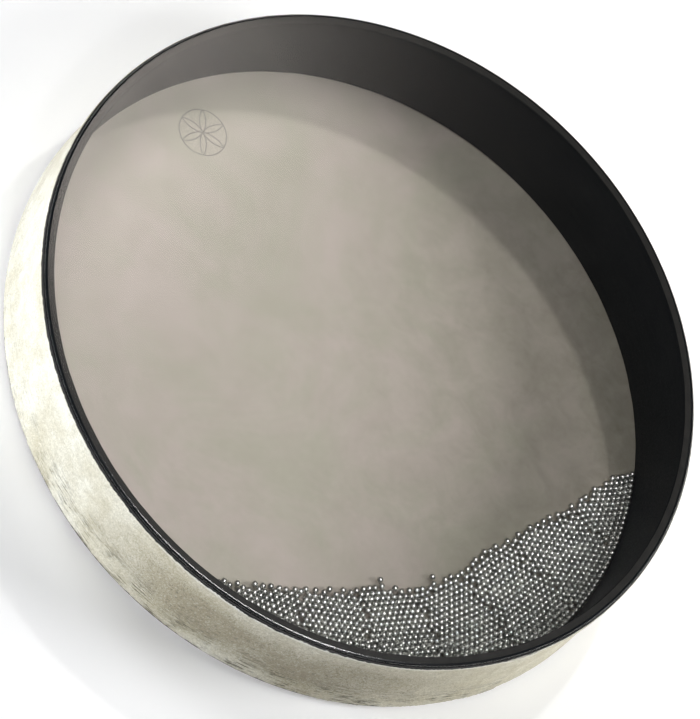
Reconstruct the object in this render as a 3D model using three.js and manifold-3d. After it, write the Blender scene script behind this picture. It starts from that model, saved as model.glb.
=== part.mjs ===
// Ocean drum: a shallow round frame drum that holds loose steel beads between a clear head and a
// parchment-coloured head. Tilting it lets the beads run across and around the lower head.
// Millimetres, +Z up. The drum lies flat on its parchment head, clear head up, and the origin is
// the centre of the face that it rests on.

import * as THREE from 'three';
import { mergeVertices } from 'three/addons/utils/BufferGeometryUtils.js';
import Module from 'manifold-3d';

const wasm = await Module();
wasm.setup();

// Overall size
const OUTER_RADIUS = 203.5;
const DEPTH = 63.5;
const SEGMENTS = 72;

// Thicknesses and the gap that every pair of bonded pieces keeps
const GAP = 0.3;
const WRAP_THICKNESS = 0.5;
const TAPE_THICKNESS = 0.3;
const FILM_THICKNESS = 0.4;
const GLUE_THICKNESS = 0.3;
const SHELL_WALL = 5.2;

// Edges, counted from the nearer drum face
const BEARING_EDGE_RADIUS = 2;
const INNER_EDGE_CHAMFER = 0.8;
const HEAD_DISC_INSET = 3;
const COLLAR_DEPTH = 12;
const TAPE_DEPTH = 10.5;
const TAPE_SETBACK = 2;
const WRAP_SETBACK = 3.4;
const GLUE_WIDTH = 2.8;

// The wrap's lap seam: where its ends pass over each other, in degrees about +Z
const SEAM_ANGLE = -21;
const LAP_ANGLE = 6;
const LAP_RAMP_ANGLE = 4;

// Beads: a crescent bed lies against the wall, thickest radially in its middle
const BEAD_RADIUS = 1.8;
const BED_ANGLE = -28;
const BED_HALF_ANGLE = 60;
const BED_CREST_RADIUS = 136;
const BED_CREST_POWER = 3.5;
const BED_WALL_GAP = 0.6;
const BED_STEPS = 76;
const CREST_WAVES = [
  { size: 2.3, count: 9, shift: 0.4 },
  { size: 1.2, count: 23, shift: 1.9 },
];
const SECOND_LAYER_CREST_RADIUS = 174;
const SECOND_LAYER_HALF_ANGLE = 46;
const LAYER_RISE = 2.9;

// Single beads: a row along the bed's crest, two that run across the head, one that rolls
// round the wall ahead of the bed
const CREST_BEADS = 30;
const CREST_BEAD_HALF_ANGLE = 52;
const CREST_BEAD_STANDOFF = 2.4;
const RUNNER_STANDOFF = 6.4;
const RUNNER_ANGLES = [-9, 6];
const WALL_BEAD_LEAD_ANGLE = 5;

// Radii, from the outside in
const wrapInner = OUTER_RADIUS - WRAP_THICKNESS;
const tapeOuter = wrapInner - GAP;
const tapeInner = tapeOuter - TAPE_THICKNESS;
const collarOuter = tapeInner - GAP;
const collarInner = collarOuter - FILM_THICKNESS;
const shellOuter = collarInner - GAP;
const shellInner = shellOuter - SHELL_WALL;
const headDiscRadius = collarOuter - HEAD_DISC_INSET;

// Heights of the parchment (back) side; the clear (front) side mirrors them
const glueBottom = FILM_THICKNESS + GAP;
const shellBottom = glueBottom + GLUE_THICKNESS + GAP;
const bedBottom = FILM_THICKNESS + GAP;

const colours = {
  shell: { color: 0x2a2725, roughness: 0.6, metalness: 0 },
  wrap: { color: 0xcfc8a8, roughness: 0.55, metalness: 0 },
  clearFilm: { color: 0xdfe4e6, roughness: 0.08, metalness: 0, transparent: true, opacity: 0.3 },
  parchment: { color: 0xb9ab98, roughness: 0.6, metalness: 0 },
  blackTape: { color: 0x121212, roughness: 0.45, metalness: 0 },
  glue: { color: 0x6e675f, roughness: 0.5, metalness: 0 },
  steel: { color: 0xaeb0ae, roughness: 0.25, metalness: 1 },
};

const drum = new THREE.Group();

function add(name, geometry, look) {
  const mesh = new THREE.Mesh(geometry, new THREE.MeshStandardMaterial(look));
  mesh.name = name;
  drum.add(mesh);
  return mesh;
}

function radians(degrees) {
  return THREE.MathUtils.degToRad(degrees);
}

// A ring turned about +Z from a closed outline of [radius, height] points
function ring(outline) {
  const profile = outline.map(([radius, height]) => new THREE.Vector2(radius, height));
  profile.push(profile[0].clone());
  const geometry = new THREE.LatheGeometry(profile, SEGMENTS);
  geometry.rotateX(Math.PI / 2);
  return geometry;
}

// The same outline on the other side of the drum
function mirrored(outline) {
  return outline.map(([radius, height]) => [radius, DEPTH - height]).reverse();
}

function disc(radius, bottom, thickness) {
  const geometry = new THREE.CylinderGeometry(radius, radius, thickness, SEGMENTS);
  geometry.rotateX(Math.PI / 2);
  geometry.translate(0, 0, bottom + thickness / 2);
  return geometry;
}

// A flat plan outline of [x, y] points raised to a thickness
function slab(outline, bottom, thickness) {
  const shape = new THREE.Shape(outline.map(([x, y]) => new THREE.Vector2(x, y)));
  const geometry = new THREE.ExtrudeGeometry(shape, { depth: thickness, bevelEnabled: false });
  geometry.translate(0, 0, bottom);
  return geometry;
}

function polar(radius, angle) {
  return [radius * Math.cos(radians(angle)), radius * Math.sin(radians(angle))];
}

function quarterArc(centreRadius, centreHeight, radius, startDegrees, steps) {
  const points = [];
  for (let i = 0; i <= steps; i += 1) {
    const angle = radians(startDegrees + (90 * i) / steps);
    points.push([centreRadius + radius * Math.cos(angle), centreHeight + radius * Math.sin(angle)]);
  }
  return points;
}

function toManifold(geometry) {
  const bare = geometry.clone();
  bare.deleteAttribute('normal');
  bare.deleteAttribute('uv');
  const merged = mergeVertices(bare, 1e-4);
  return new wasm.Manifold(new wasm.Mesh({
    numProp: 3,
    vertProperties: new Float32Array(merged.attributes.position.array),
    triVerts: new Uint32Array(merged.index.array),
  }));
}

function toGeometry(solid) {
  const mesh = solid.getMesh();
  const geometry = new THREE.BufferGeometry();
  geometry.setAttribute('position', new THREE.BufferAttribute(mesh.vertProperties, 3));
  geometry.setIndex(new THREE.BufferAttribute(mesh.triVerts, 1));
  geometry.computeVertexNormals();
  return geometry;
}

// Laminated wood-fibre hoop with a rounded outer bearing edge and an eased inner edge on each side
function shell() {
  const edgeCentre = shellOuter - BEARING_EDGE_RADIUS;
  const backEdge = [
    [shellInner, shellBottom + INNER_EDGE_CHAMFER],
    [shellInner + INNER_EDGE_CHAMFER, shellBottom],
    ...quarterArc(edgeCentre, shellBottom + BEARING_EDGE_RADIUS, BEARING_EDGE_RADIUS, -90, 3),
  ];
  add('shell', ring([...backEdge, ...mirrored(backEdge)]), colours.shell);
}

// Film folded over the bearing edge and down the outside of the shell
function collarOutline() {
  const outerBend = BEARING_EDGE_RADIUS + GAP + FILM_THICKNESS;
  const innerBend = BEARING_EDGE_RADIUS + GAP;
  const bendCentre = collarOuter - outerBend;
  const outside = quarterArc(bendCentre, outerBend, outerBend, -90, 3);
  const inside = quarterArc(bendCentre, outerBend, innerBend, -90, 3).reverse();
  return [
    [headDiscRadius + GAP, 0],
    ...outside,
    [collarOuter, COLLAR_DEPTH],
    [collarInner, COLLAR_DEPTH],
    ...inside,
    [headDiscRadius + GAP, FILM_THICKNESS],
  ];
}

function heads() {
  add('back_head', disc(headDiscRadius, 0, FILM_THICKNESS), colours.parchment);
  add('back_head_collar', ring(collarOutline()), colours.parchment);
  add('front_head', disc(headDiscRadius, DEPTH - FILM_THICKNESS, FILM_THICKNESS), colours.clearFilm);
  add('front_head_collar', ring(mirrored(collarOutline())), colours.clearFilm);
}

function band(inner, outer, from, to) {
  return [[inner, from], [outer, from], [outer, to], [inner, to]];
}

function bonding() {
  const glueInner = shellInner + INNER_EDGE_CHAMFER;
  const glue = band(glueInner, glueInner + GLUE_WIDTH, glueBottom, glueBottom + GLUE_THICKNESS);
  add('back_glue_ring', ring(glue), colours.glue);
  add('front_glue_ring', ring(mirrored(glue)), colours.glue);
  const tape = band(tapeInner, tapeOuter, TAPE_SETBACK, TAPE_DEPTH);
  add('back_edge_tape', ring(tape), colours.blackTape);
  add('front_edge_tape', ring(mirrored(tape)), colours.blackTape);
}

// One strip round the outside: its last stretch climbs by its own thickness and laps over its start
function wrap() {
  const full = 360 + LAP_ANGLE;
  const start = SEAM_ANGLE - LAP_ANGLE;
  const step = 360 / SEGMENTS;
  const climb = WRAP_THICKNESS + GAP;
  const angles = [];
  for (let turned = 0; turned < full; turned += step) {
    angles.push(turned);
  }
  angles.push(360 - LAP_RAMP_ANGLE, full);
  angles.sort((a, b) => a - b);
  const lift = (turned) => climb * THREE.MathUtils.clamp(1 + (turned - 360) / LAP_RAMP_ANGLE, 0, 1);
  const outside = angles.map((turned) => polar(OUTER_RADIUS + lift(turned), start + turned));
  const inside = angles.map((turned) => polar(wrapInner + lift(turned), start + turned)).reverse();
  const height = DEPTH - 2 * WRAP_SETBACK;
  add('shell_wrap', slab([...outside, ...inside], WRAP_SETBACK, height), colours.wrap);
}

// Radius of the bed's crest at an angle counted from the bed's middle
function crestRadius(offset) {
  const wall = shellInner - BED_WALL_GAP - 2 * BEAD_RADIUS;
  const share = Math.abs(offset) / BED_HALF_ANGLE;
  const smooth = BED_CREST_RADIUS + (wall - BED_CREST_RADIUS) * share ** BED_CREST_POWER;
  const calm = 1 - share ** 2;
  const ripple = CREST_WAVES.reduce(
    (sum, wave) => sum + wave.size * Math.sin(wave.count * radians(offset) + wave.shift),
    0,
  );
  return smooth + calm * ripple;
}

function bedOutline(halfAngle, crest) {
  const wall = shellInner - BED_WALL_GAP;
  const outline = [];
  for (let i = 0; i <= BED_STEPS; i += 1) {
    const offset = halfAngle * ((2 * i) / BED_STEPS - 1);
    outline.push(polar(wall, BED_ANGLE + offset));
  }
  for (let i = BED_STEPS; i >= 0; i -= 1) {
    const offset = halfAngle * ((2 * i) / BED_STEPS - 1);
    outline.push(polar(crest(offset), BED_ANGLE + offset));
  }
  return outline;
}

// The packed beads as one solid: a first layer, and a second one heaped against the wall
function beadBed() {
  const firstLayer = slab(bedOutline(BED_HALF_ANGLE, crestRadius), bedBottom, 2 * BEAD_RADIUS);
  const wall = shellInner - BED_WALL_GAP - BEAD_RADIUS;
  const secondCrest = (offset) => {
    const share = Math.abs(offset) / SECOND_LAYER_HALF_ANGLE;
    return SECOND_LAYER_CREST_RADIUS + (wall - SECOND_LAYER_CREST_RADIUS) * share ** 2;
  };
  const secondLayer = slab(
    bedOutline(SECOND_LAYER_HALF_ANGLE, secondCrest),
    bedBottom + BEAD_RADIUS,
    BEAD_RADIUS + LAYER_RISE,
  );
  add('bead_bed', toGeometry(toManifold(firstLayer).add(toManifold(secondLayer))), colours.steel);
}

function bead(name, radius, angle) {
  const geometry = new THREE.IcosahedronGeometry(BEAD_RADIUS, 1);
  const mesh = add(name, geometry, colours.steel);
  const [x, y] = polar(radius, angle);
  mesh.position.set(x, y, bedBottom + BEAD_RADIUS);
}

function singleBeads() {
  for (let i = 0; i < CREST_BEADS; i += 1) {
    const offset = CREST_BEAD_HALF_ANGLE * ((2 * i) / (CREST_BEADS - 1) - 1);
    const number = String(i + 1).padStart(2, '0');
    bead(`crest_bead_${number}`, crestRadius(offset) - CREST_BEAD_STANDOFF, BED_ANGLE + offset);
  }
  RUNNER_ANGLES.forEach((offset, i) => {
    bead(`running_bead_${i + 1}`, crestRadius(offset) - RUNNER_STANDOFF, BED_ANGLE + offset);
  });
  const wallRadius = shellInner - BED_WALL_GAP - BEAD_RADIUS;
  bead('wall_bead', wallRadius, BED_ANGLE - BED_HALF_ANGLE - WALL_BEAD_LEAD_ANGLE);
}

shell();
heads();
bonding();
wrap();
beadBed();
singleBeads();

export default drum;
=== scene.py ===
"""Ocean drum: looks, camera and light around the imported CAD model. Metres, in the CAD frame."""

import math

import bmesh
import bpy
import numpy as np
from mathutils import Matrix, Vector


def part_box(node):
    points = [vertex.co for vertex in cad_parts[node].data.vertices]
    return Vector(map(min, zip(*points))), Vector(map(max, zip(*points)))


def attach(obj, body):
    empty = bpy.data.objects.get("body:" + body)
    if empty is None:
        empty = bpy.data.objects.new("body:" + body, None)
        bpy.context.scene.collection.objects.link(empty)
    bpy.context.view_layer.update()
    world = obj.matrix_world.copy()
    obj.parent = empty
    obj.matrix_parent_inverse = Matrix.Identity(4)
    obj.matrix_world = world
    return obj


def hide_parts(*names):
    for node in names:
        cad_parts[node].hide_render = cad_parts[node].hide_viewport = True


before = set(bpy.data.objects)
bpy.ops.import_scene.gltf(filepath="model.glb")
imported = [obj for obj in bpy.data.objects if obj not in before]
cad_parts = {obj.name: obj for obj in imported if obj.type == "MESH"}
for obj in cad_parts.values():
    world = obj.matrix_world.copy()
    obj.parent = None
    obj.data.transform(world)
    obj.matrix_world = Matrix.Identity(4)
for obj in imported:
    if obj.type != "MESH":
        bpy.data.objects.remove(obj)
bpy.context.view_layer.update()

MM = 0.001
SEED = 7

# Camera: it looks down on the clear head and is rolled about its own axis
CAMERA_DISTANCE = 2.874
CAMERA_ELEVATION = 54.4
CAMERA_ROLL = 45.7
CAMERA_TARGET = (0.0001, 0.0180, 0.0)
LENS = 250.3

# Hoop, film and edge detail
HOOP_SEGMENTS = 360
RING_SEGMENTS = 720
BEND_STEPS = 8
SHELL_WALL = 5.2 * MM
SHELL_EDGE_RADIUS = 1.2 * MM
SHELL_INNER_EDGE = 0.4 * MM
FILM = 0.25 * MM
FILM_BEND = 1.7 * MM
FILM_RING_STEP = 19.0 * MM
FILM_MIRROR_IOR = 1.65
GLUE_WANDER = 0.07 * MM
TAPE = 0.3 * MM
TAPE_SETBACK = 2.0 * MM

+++

== AIM ==
Within the listing above, extract exactly the lines from the line with "function bead(name, radius, angle)" to the line with "cad_parts[node].hide_render = cad_parts[node].hide_viewport", the two named lines included, and no others.

== ANSWER TO THE TASK ==
function bead(name, radius, angle) {
  const geometry = new THREE.IcosahedronGeometry(BEAD_RADIUS, 1);
  const mesh = add(name, geometry, colours.steel);
  const [x, y] = polar(radius, angle);
  mesh.position.set(x, y, bedBottom + BEAD_RADIUS);
}

function singleBeads() {
  for (let i = 0; i < CREST_BEADS; i += 1) {
    const offset = CREST_BEAD_HALF_ANGLE * ((2 * i) / (CREST_BEADS - 1) - 1);
    const number = String(i + 1).padStart(2, '0');
    bead(`crest_bead_${number}`, crestRadius(offset) - CREST_BEAD_STANDOFF, BED_ANGLE + offset);
  }
  RUNNER_ANGLES.forEach((offset, i) => {
    bead(`running_bead_${i + 1}`, crestRadius(offset) - RUNNER_STANDOFF, BED_ANGLE + offset);
  });
  const wallRadius = shellInner - BED_WALL_GAP - BEAD_RADIUS;
  bead('wall_bead', wallRadius, BED_ANGLE - BED_HALF_ANGLE - WALL_BEAD_LEAD_ANGLE);
}

shell();
heads();
bonding();
wrap();
beadBed();
singleBeads();

export default drum;
=== scene.py ===
"""Ocean drum: looks, camera and light around the imported CAD model. Metres, in the CAD frame."""

import math

import bmesh
import bpy
import numpy as np
from mathutils import Matrix, Vector


def part_box(node):
    points = [vertex.co for vertex in cad_parts[node].data.vertices]
    return Vector(map(min, zip(*points))), Vector(map(max, zip(*points)))


def attach(obj, body):
    empty = bpy.data.objects.get("body:" + body)
    if empty is None:
        empty = bpy.data.objects.new("body:" + body, None)
        bpy.context.scene.collection.objects.link(empty)
    bpy.context.view_layer.update()
    world = obj.matrix_world.copy()
    obj.parent = empty
    obj.matrix_parent_inverse = Matrix.Identity(4)
    obj.matrix_world = world
    return obj


def hide_parts(*names):
    for node in names:
        cad_parts[node].hide_render = cad_parts[node].hide_viewport = True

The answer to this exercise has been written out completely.